**Task description**
Repeat the listing in full. Nothing may be added or left out.

╭─ Information supplied

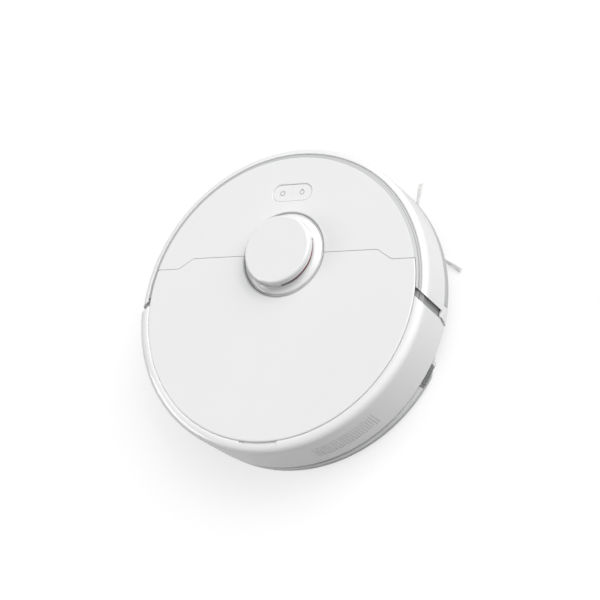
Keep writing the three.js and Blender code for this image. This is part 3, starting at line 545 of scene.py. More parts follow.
def board_green(name):
    """Solder mask over copper tracks."""
    look = Look(name)
    look.edge(0.15)
    tracks = look.node("ShaderNodeTexBrick")
    tracks.inputs["Scale"].default_value = 240.0
    tracks.inputs["Mortar Size"].default_value = 0.03
    look.link(look.place, tracks.inputs["Vector"])
    look.bump(tracks.outputs["Fac"], 0.03)
    tone = look.mix(tracks.outputs["Fac"], (0.012, 0.085, 0.04), (0.03, 0.16, 0.07))
    return look.done(tone, look.ranged(look.noise(90, 2.0), 0.28, 0.42))


def paper(name):
    """Filter paper with short fibres."""
    look = Look(name)
    fibres = look.noise(700, 4.0, look.stretched((1, 1, 0.35)))
    look.bump(fibres, 0.06)
    tone = look.mix(look.ranged(fibres, 0.0, 1.0), (0.74, 0.73, 0.69), (0.86, 0.855, 0.83))
    look.set(shine=0.2)
    return look.done(tone, 0.9)


def nylon(name, colour):
    """Slightly clear filaments."""
    look = Look(name)
    tone = look.mix(look.ranged(look.noise(180, 2.0), 0.0, 1.0), shaded(colour, 0.9), shaded(colour, 1.06))
    look.set(clear=0.05, ior=1.5)
    return look.done(tone, look.ranged(look.noise(300, 2.0), 0.3, 0.5))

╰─

**Correct result**
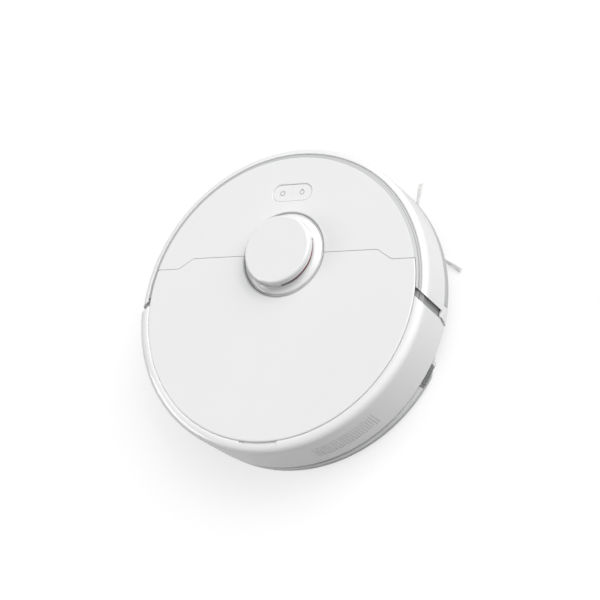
Keep writing the three.js and Blender code for this image. This is part 3, starting at line 545 of scene.py. More parts follow.
def board_green(name):
    """Solder mask over copper tracks."""
    look = Look(name)
    look.edge(0.15)
    tracks = look.node("ShaderNodeTexBrick")
    tracks.inputs["Scale"].default_value = 240.0
    tracks.inputs["Mortar Size"].default_value = 0.03
    look.link(look.place, tracks.inputs["Vector"])
    look.bump(tracks.outputs["Fac"], 0.03)
    tone = look.mix(tracks.outputs["Fac"], (0.012, 0.085, 0.04), (0.03, 0.16, 0.07))
    return look.done(tone, look.ranged(look.noise(90, 2.0), 0.28, 0.42))


def paper(name):
    """Filter paper with short fibres."""
    look = Look(name)
    fibres = look.noise(700, 4.0, look.stretched((1, 1, 0.35)))
    look.bump(fibres, 0.06)
    tone = look.mix(look.ranged(fibres, 0.0, 1.0), (0.74, 0.73, 0.69), (0.86, 0.855, 0.83))
    look.set(shine=0.2)
    return look.done(tone, 0.9)


def nylon(name, colour):
    """Slightly clear filaments."""
    look = Look(name)
    tone = look.mix(look.ranged(look.noise(180, 2.0), 0.0, 1.0), shaded(colour, 0.9), shaded(colour, 1.06))
    look.set(clear=0.05, ior=1.5)
    return look.done(tone, look.ranged(look.noise(300, 2.0), 0.3, 0.5))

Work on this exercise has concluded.